GIF money is available to cities and towns and unincorporated communities in rural areas of less than 20,000 in population.

Applicants must obtain a letter of support from their state representative and/or state senator and the application must be signed by the county judge or mayor who will be ultimately responsible for the grant should it be received.

Wheeless said the district got the application for the project with a letter of support from Ingram and that there was no reason to deny it.

“Melissa got a phone call from Keith and told her that he wanted all the judges and mayors to vote against the project,” Wheeless said. “It was presented to the board and it met all of the requirements so the board voted in favor of giving the money to Sunset. When that happened, Keith demanded that he get his money back from that project in his account from his district. So we had a special meeting and voted not to put it back into his account because that met all of the requirements to receive the money and we had a support letter from him.”

Wheeless said Ingram wanted to appear to be in support of the project and then be able to blame the board for not funding the project.

“That is throwing the board under the bus and that’s not right,” Wheeless said. “He (Ingram) wants to be able to say that if I want to give a support letter then I still have the right to say I don’t want to fund it. The board is not going to do that. They were adamant.”

Wheeless said while Ingram isn’t breaking any laws and has a right to give those funds to any planning district that he wants to, the money should stay with the local planning district.

Decisions on how that money gets appropriated will now be in the hands of county judges and mayors in Cleburne, Fulton, Independence, Izard, Jackson, Sharp, Stone, Van Buren, White and Woodruff counties.

“It’s a shame,” Wheeless said. “Those funds were allocated for this district and belong in this district. He represents this district. He doesn’t represent one individual in that district. That district doesn’t even know our needs or wants or anything else in our county. So those judges and mayors will be the ones voting yes or no for a district they don’t even represent. It is just about power and ego for him. We have elected officials in this county who use those funds correctly.

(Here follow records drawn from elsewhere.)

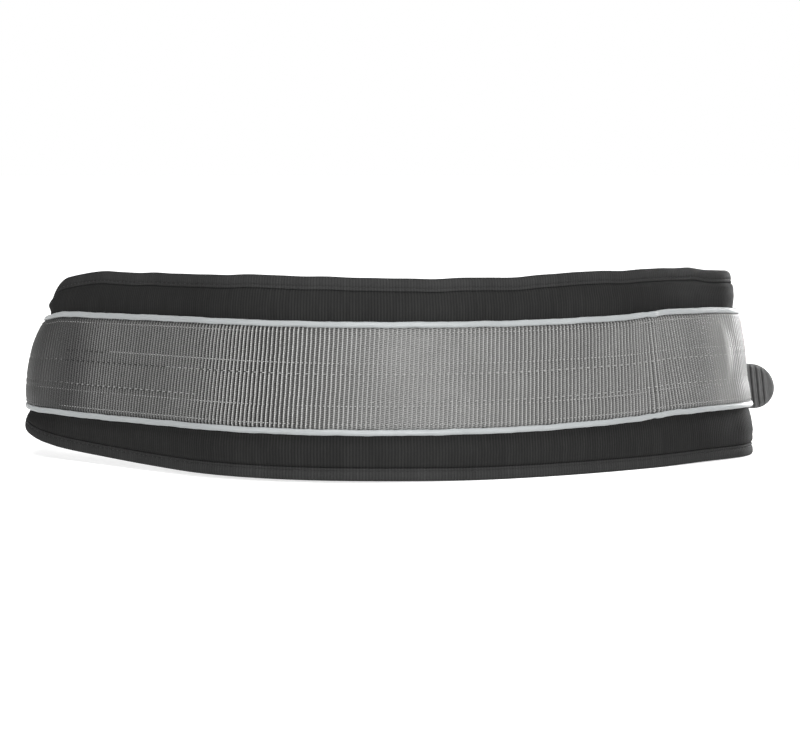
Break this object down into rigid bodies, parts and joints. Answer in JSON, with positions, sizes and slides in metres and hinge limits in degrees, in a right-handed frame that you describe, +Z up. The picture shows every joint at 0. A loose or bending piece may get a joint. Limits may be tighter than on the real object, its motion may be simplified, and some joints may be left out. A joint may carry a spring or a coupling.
{
  "type": "canicross belt",
  "caption": "Padded hip belt closed as a loop, with a piped webbing strap round it, a hook-and-loop lap and a ribbed rubber pull tab.",
  "frame": {"origin": "on the floor under the middle of the belt's bounding box", "axes": "+X along the belt's width towards the pull tab, +Y from the side seen in the picture (the back of the belt) to the closure, +Z up through the waist opening"},
  "size_m": [0.41, 0.2226, 0.1016],
  "materials": {
    "padded_band": "black ribbed knit over foam",
    "edge_binding": "black turned knit hem, topstitched",
    "webbing": "grey ribbed woven webbing",
    "piping": "light grey piping, slightly glossy",
    "hook_patch": "black hook tape",
    "pull_tab": "dark grey ribbed rubber"
  },
  "bodies": {
    "root": {"padded_band": "padded_band", "edge_binding": "edge_binding", "webbing": "webbing", "upper_piping": "piping", "lower_piping": "piping", "hook_patch": "hook_patch", "pull_tab": "pull_tab"}
  },
  "joints": []
}
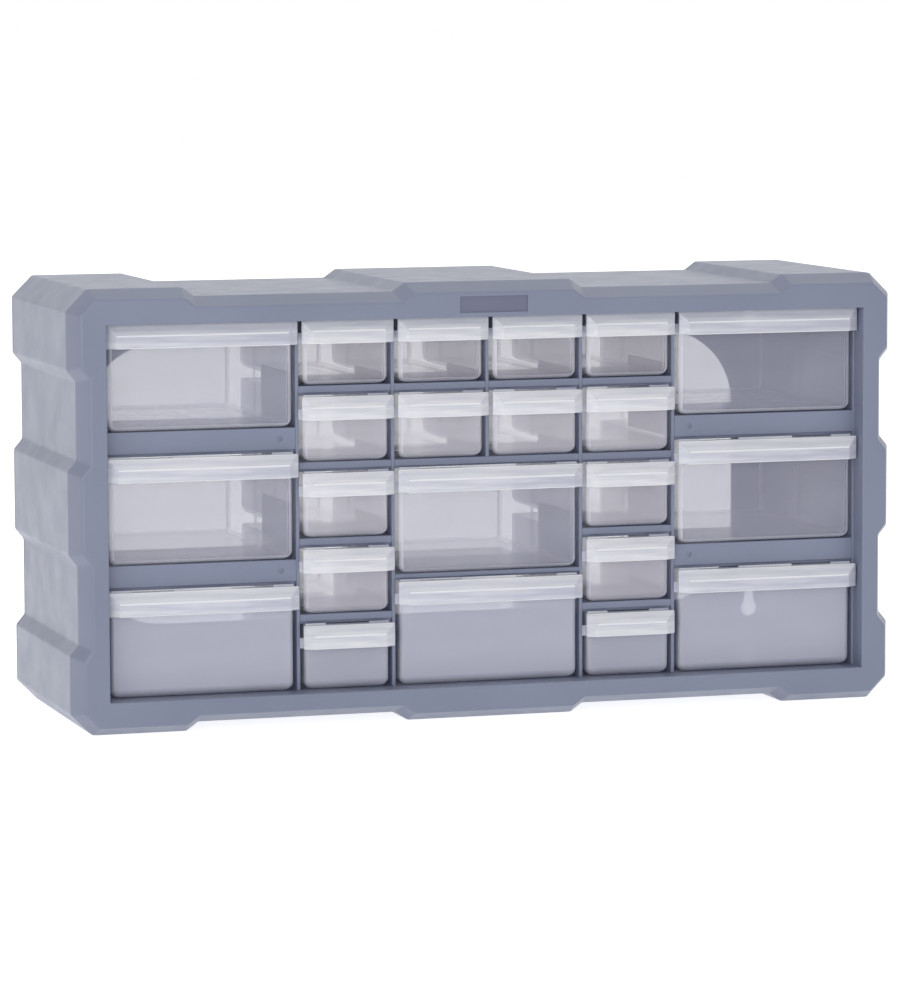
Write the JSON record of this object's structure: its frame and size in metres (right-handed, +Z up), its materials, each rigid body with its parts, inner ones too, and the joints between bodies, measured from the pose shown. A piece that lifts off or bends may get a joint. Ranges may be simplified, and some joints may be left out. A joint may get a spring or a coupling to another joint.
{
  "type": "parts bin cabinet",
  "caption": "Moulded cabinet with a stepped outline and a bevelled front frame, holding small and large see-through drawers that slide out by their hoods.",
  "frame": {"origin": "middle of the footprint, on the plane the cabinet stands on", "axes": "+Z up, the drawers' fronts face -Y and slide out that way, +X to the right seen from the front"},
  "size_m": [0.49, 0.16, 0.25],
  "materials": {
    "case_plastic": "blue-grey moulded plastic, satin",
    "lattice_plastic": "blue-grey moulded plastic, satin, in the shade of the frame",
    "drawer_plastic": "milky see-through moulded plastic, glossy"
  },
  "bodies": {
    "cabinet": {"front_bezel": "case_plastic", "outer_casing": "case_plastic", "back_frame": "case_plastic", "lattice_top": "lattice_plastic", "lattice_bottom": "lattice_plastic", "side_guide_left": "lattice_plastic", "side_guide_right": "lattice_plastic", "divider_left": "lattice_plastic", "divider_inner_left": "lattice_plastic", "divider_centre": "lattice_plastic", "divider_inner_right": "lattice_plastic", "divider_right": "lattice_plastic", "rail_left_upper": "lattice_plastic", "rail_left_lower": "lattice_plastic", "rail_right_upper": "lattice_plastic", "rail_right_lower": "lattice_plastic", "shelf_middle": "lattice_plastic", "shelf_row_1": "lattice_plastic", "shelf_row_2": "lattice_plastic", "shelf_row_3": "lattice_plastic", "shelf_row_4": "lattice_plastic"},
    "drawer_small_row_1_left": {"drawer_small_row_1_left": "drawer_plastic"},
    "drawer_small_row_1_right": {"drawer_small_row_1_right": "drawer_plastic"},
    "drawer_small_row_2_left": {"drawer_small_row_2_left": "drawer_plastic"},
    "drawer_small_row_2_right": {"drawer_small_row_2_right": "drawer_plastic"},
    "drawer_small_row_3_left": {"drawer_small_row_3_left": "drawer_plastic"},
    "drawer_small_row_3_right": {"drawer_small_row_3_right": "drawer_plastic"},
    "drawer_small_row_4_a": {"drawer_small_row_4_a": "drawer_plastic"},
    "drawer_small_row_4_b": {"drawer_small_row_4_b": "drawer_plastic"},
    "drawer_small_row_4_c": {"drawer_small_row_4_c": "drawer_plastic"},
    "drawer_small_row_4_d": {"drawer_small_row_4_d": "drawer_plastic"},
    "drawer_small_row_5_a": {"drawer_small_row_5_a": "drawer_plastic"},
    "drawer_small_row_5_b": {"drawer_small_row_5_b": "drawer_plastic"},
    "drawer_small_row_5_c": {"drawer_small_row_5_c": "drawer_plastic"},
    "drawer_small_row_5_d": {"drawer_small_row_5_d": "drawer_plastic"},
    "drawer_large_row_1_left": {"drawer_large_row_1_left": "drawer_plastic"},
    "drawer_large_row_1_right": {"drawer_large_row_1_right": "drawer_plastic"},
    "drawer_large_row_2_left": {"drawer_large_row_2_left": "drawer_plastic"},
    "drawer_large_row_2_right": {"drawer_large_row_2_right": "drawer_plastic"},
    "drawer_large_row_3_left": {"drawer_large_row_3_left": "drawer_plastic"},
    "drawer_large_row_3_right": {"drawer_large_row_3_right": "drawer_plastic"},
    "drawer_large_row_1_middle": {"drawer_large_row_1_middle": "drawer_plastic"},
    "drawer_large_row_2_middle": {"drawer_large_row_2_middle": "drawer_plastic"}
  },
  "joints": [
    {"name": "drawer_small_row_1_left_slide", "type": "slide", "parent": "cabinet", "child": "drawer_small_row_1_left", "axis": [0, -1, 0], "range_m": [0, 0.11]},
    {"name": "drawer_small_row_1_right_slide", "type": "slide", "parent": "cabinet", "child": "drawer_small_row_1_right", "axis": [0, -1, 0], "range_m": [0, 0.11]},
    {"name": "drawer_small_row_2_left_slide", "type": "slide", "parent": "cabinet", "child": "drawer_small_row_2_left", "axis": [0, -1, 0], "range_m": [0, 0.11]},
    {"name": "drawer_small_row_2_right_slide", "type": "slide", "parent": "cabinet", "child": "drawer_small_row_2_right", "axis": [0, -1, 0], "range_m": [0, 0.11]},
    {"name": "drawer_small_row_3_left_slide", "type": "slide", "parent": "cabinet", "child": "drawer_small_row_3_left", "axis": [0, -1, 0], "range_m": [0, 0.11]},
    {"name": "drawer_small_row_3_right_slide", "type": "slide", "parent": "cabinet", "child": "drawer_small_row_3_right", "axis": [0, -1, 0], "range_m": [0, 0.11]},
    {"name": "drawer_small_row_4_a_slide", "type": "slide", "parent": "cabinet", "child": "drawer_small_row_4_a", "axis": [0, -1, 0], "range_m": [0, 0.11]},
    {"name": "drawer_small_row_4_b_slide", "type": "slide", "parent": "cabinet", "child": "drawer_small_row_4_b", "axis": [0, -1, 0], "range_m": [0, 0.11]},
    {"name": "drawer_small_row_4_c_slide", "type": "slide", "parent": "cabinet", "child": "drawer_small_row_4_c", "axis": [0, -1, 0], "range_m": [0, 0.11]},
    {"name": "drawer_small_row_4_d_slide", "type": "slide", "parent": "cabinet", "child": "drawer_small_row_4_d", "axis": [0, -1, 0], "range_m": [0, 0.11]},
    {"name": "drawer_small_row_5_a_slide", "type": "slide", "parent": "cabinet", "child": "drawer_small_row_5_a", "axis": [0, -1, 0], "range_m": [0, 0.11]},
    {"name": "drawer_small_row_5_b_slide", "type": "slide", "parent": "cabinet", "child": "drawer_small_row_5_b", "axis": [0, -1, 0], "range_m": [0, 0.11]},
    {"name": "drawer_small_row_5_c_slide", "type": "slide", "parent": "cabinet", "child": "drawer_small_row_5_c", "axis": [0, -1, 0], "range_m": [0, 0.11]},
    {"name": "drawer_small_row_5_d_slide", "type": "slide", "parent": "cabinet", "child": "drawer_small_row_5_d", "axis": [0, -1, 0], "range_m": [0, 0.11]},
    {"name": "drawer_large_row_1_left_slide", "type": "slide", "parent": "cabinet", "child": "drawer_large_row_1_left", "axis": [0, -1, 0], "range_m": [0, 0.11]},
    {"name": "drawer_large_row_1_right_slide", "type": "slide", "parent": "cabinet", "child": "drawer_large_row_1_right", "axis": [0, -1, 0], "range_m": [0, 0.11]},
    {"name": "drawer_large_row_2_left_slide", "type": "slide", "parent": "cabinet", "child": "drawer_large_row_2_left", "axis": [0, -1, 0], "range_m": [0, 0.11]},
    {"name": "drawer_large_row_2_right_slide", "type": "slide", "parent": "cabinet", "child": "drawer_large_row_2_right", "axis": [0, -1, 0], "range_m": [0, 0.11]},
    {"name": "drawer_large_row_3_left_slide", "type": "slide", "parent": "cabinet", "child": "drawer_large_row_3_left", "axis": [0, -1, 0], "range_m": [0, 0.11]},
    {"name": "drawer_large_row_3_right_slide", "type": "slide", "parent": "cabinet", "child": "drawer_large_row_3_right", "axis": [0, -1, 0], "range_m": [0, 0.11]},
    {"name": "drawer_large_row_1_middle_slide", "type": "slide", "parent": "cabinet", "child": "drawer_large_row_1_middle", "axis": [0, -1, 0], "range_m": [0, 0.11]},
    {"name": "drawer_large_row_2_middle_slide", "type": "slide", "parent": "cabinet", "child": "drawer_large_row_2_middle", "axis": [0, -1, 0], "range_m": [0, 0.11]}
  ]
}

But when you have people like him who use it like he does, it is always going to cause an issue.”

Van Thomas, executive director of White River Planning and Development District, said he didn’t want the money but felt Ingram had a right to ask them to oversee the money.

“I don’t know that we wanted your money,” Thomas said. “To tell you the truth, it is just going to be additional work for us. I got a call from Keith Ingram asking if we would agree to a transfer of funds from East Arkansas Planning and Development to us. I don’t know him but we didn’t feel like we should not be responsive to that. So we said if that’s your wishes we will comply with you.”

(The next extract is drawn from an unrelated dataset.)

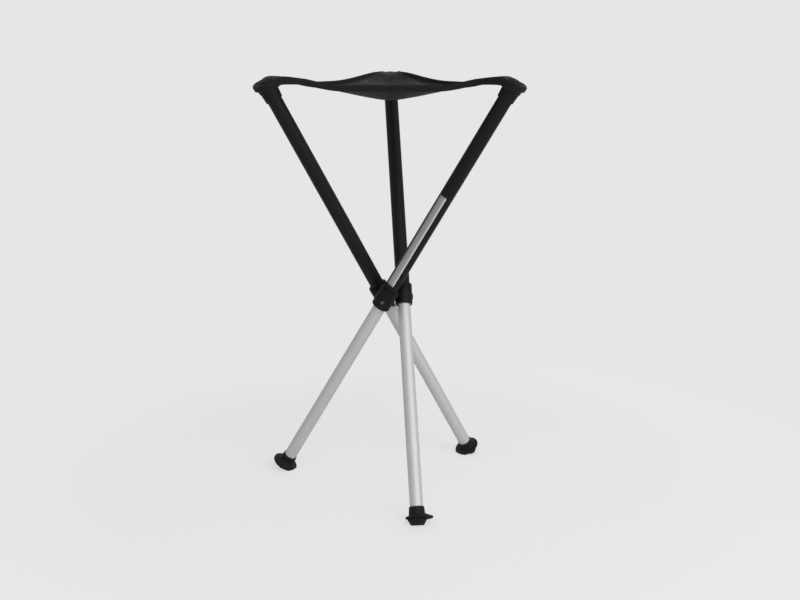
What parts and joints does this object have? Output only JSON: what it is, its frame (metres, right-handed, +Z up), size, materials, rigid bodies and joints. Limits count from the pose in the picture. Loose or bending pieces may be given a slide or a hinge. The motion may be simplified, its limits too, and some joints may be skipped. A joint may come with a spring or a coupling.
{
  "type": "telescopic stool",
  "caption": "Collapsible stool with crossing telescopic legs on a central hub, a sagging fabric seat and round rubber feet.",
  "frame": {"origin": "on the floor, under the middle of the stool's box, stool open and legs drawn out", "axes": "+Z up, +Y towards the rear seat corner, the long front edge of the seat runs along X"},
  "size_m": [0.3907, 0.4187, 0.6504],
  "materials": {
    "black_tube": "satin black anodised aluminium",
    "silver_tube": "matt silver anodised aluminium",
    "black_plastic": "moulded black plastic",
    "red_plastic": "bright red moulded plastic",
    "white_plastic": "slippery off-white plastic",
    "spring_steel": "polished spring steel",
    "rivet_steel": "plain steel",
    "black_rubber": "matt black rubber",
    "seat_cloth": "black woven polyester and net",
    "seat_webbing": "black binding tape",
    "label_foil": "satin silver foil, bare"
  },
  "bodies": {
    "hub": {"hub_core": "black_plastic", "pivot_rivet_left": "rivet_steel", "pivot_rivet_right": "rivet_steel", "pivot_rivet_rear": "rivet_steel", "seat_panel": "seat_cloth", "edge_band_front": "seat_webbing", "edge_band_right": "seat_webbing", "edge_band_left": "seat_webbing"},
    "leg_left": {"outer_tube_left": "black_tube", "top_cap_left": "black_plastic", "hub_collar_left": "black_plastic", "seat_pocket_left": "seat_cloth"},
    "leg_right": {"outer_tube_right": "black_tube", "top_cap_right": "black_plastic", "hub_collar_right": "black_plastic", "seat_pocket_right": "seat_cloth", "label_strip": "label_foil"},
    "leg_rear": {"outer_tube_rear": "black_tube", "top_cap_rear": "black_plastic", "hub_collar_rear": "black_plastic", "seat_pocket_rear": "seat_cloth"},
    "lower_left": {"inner_tube_left": "silver_tube", "slide_bush_left": "white_plastic", "catch_pin_left": "rivet_steel", "catch_spring_left": "spring_steel", "foot_left": "black_rubber"},
    "button_left": {"release_button_left": "red_plastic"},
    "lower_right": {"inner_tube_right": "silver_tube", "slide_bush_right": "white_plastic", "catch_pin_right": "rivet_steel", "catch_spring_right": "spring_steel", "foot_right": "black_rubber"},
    "button_right": {"release_button_right": "red_plastic"},
    "lower_rear": {"inner_tube_rear": "silver_tube", "slide_bush_rear": "white_plastic", "catch_pin_rear": "rivet_steel", "catch_spring_rear": "spring_steel", "foot_rear": "black_rubber"},
    "button_rear": {"release_button_rear": "red_plastic"}
  },
  "joints": [
    {"name": "fold_rear", "type": "hinge", "parent": "hub", "child": "leg_rear", "pos_m": [0.02117, -0.01018, 0.306], "axis": [0.9948, 0.1018, 0], "range_deg": [0, 31.5], "deforming": ["seat_panel", "edge_band_front", "edge_band_right", "edge_band_left"]},
    {"name": "slide_rear", "type": "slide", "parent": "leg_rear", "child": "lower_rear", "axis": [-0.0532, 0.5198, 0.8526], "range_m": [0, 0.3139]},
    {"name": "press_rear", "type": "slide", "parent": "leg_rear", "child": "button_rear", "axis": [-0.9498, -0.2899, 0.1175], "range_m": [0, 0.0016], "stiffness_N_per_m": 600, "springref_m": -0.001},
    {"name": "fold_left", "type": "hinge", "parent": "hub", "child": "leg_left", "pos_m": [-0.01202, 0.00471, 0.306], "axis": [-0.5855, 0.8107, 0], "range_deg": [0, 31.5]},
    {"name": "slide_left", "type": "slide", "parent": "leg_left", "child": "lower_left", "axis": [-0.4236, -0.3059, 0.8526], "range_m": [0, 0.3139]},
    {"name": "press_left", "type": "slide", "parent": "leg_left", "child": "button_left", "axis": [0.726, -0.6776, 0.1175], "range_m": [0, 0.0016], "stiffness_N_per_m": 600, "springref_m": -0.001},
    {"name": "fold_right", "type": "hinge", "parent": "hub", "child": "leg_right", "pos_m": [-0.00832, -0.03147, 0.306], "axis": [-0.4093, -0.9124, 0], "range_deg": [0, 31.5]},
    {"name": "slide_right", "type": "slide", "parent": "leg_right", "child": "lower_right", "axis": [0.4767, -0.2139, 0.8526], "range_m": [0, 0.3139]},
    {"name": "press_right", "type": "slide", "parent": "leg_right", "child": "button_right", "axis": [0.2238, 0.9675, 0.1175], "range_m": [0, 0.0016], "stiffness_N_per_m": 600, "springref_m": -0.001}
  ],
  "couplings": [
    {"joint": "fold_left", "follows": "fold_rear", "ratio": 1},
    {"joint": "fold_right", "follows": "fold_rear", "ratio": 1}
  ]
}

Thomas admits that White River Planning and Development District does not know the needs of Crittenden County. “We don’t overlap you at all,” Thomas said. “I can’t say we sought this. It’s just one of those things where personalities get in the way.”

Fogleman said he doesn’t see why White River would want the money.

“There is more to it,” Fogleman said. “I think (White River) was accommodating a state senator. It does take some of the burden off of Melissa. The money is still going to go to cities and counties within Keith’s district. But it will be a different board voting on it.”

Representative Milton Nicks (D-Earle, District 50) said he doesn’t know why Ingram transferred the money, but added that he has no plans to move his money and that he works well with EAPDD.

“I don’t know the full details of why he requested that,” Nicks said. “I don’t particularly like the idea.

You can’t say one thing and do another. I think East Arkansas Planning and Development District and its board members should be covering our local area. I have not had a problem with them and I’m pleased with how they handle the GIF funds.”

Representative Deborah Ferguson (D-West Memphis, District 51) said she sees both sides of the argument.

She agrees with Ingram that the planning districts are already getting paid for the work they do and should not be allowed to charge an administrative fee on GIF money.

“I think everyone who voted against that felt that we were funding those districts and that it’s part of their responsibility and that they are being adequately compensated without getting any additional funding from GIF,” Ferguson said.

Ferguson said Ingram’s decision to transfer his GIF money from EAPDD resulted from a misunderstanding about how the money gets administered.

“I can’t speak for Senator Ingram, but the gentleman’s agreement was always that he didn’t want to be the one to tell the people he was refusing the grant.

He wanted the refusal to come from east Arkansas Planning and Development,” Ferguson said. “He wanted to allow everybody who wants to apply for these grants to apply, but then tell them (EAPDD) which ones he wants them to fund. That didn’t get translated and caused some disagreement. I understand why Keith got aggravated by that.

“I’ve never done it that way. I’ve always felt like I would be honest and up front and say to all these people who have applied whether there is money left or there isn’t, or if I can, to try and spread it out a little bit. But I try to sit down and look at all the people who asked and try to be fair about it.

“So I think it was just a misunderstanding, that and then when they came two years ago and they wanted four percent. It wasn’t just Keith. There were others who were opposed to it.”

However, Ferguson said she is keeping her money in the district and has no problem with EAPDD.

“I am going to keep mine here,” Ferguson said.

“They have been great to work with. I have had a good experience with them personally for the GIF grants.”

Ingram said it may be time to look at consolidating the planning districts to make them more efficient, and has sponsored a senate joint resolution to that effect.

“When they brought that (fees) up a year ago it was the first I had heard of a PDD attempting to do that,” Ingram said. “That’s what got a number of our (legislators) attention regarding the function of the PDDs and whether we should combine PDDs in order to make them more efficient. I think that is something we are going to look at in the legislature.”

Rivers said Ingram’s actions speak for themselves.

“We’re disappointed that the senator made this decision,” Rivers said. “He’s made several threats that if this board does this we will never see another penny from the state.”